En proposant à son lecteur d’« apprendre des scénarios de fin du monde » (p. 115) ou d’« imaginer des mondes pour tester le futur » (p. 144), Yannick Rumpala tend certes à réduire les arts littéraires et visuels à leurs seuls contenus narratifs. Mais on pourrait de ce point de vue lire son essai comme un bréviaire de scenario planning qui anticipe aussi, à de nombreux égards, les explorations menées depuis par le journaliste Ariel Kyrou (Dans les imaginaires du futur, 2020) pour dénicher, dans la science-fiction, les préfigurations de solutions aujourd’hui sérieusement envisagées contre le réchauffement climatique. Le corpus étudié prévient en effet semblablement contre les dangers de la géo-ingénierie, ou l’intervention délibérée à grande échelle sur le système climatique, afin de contrer le réchauffement de la planète ou d’en atténuer certains effets (Norman Spinrad, Bleue comme une orange, 2001), ceux de la bio- ou de l’homo-ingénierie, ou la modification des êtres vivants par manipulations génétiques, afin de les rendre plus résistants à des environnements hostiles (Frederik Pohl, L’Homme-Plus, 1977 ; Robert Silverberg, Ciel brûlant de minuit, 1995), les risques qu’il y aurait à confier la gestion de la planète à une intelligence artificielle surpuissante (Wally Pfister, Transcendance, 2014 ; Johan Heliot, Ciel 1.0, 2014) sans oublier les rêves d’évasion dans l’espace (les ascenseurs spatiaux dans Les Fontaines du paradisd’Arthur C. Clarke, 1979 ; les cités orbitales dans 2312de Kim Stanley Robinson, 2012) ou la terraformation d’autres planètes (le cycle de Dunepar Frank Herbert, 1965-1985, ou encore la Trilogie de Mars de Kim Stanley Robinson, 1992-1999).
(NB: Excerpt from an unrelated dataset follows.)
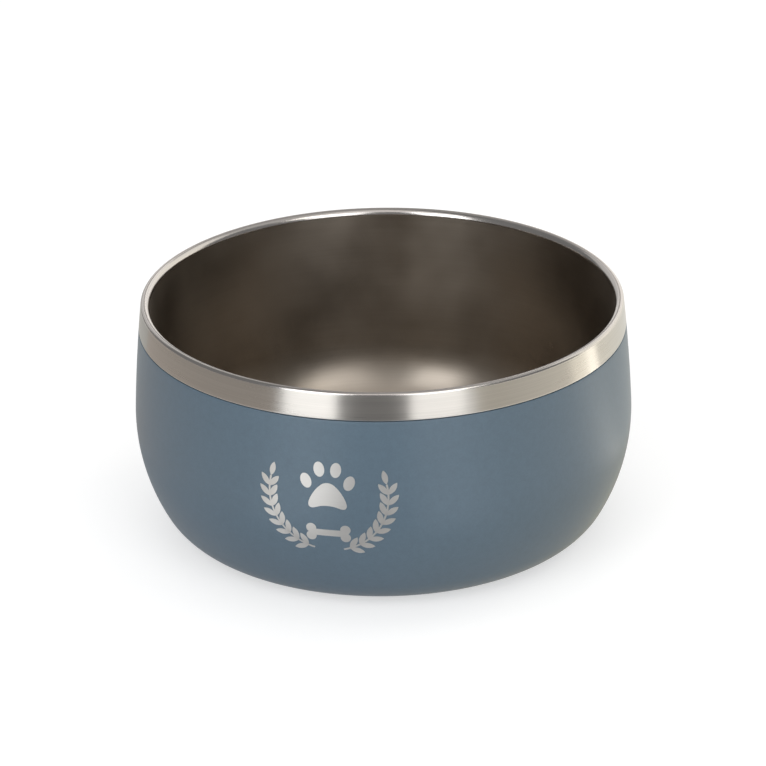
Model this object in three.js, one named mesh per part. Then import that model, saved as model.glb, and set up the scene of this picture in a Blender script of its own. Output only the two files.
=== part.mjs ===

Si les textes convoqués s’avèrent tous pertinents, et passionnants à découvrir ou redécouvrir dans la perspective des humanités environnementales, on s’étonne un peu de certains biais dans la sélection des auteurs et des œuvres. À l’exception des romancières américaines Marion Zimmer Bradley (La Vague montante, 1955), Ursula Le Guin (Les Dépossédés, 1974), Elizabeth Bear (Carnival, 2006), ou de la Britannique Karen Traviss (La Cité de Perle, 2004), l’essentiel des auteurs retenus sont en effet des hommes (blancs) ; et à part la romancière Lauren Beukes (Moxyland, 2008) ou le cinéaste Neill Blomkamp (Elysium, 2013), qui sont tous deux sud-africains (et blancs, également), tous viennent en outre d’Amérique ou d’Europe. On eût pourtant, ici ou là, pu tout aussi avantageusement convoquer ou simplement mentionner les fictions afrofuturistes de Samuel R. Delany, Octavia E. Butler, Wanuri Kahiu, Nnedi Okorafor – pour ne citer que les auteurs africains ou africains-américains ayant publié ou réalisé des fictions avant la parution d’Hors des décombres. « Le futur est déjà là – il n’est tout simplement pas réparti uniformément », remarque en conclusion Yannick Rumpala avec William Gibson (p. 243). Il faudrait aussi se rappeler, avec Ian McDonald, que « le futur arrive aussi bien au Kenya qu’au Kentucky », et qu’il est parfois « plus intéressant à Nairobi qu’à Nashville[1] ».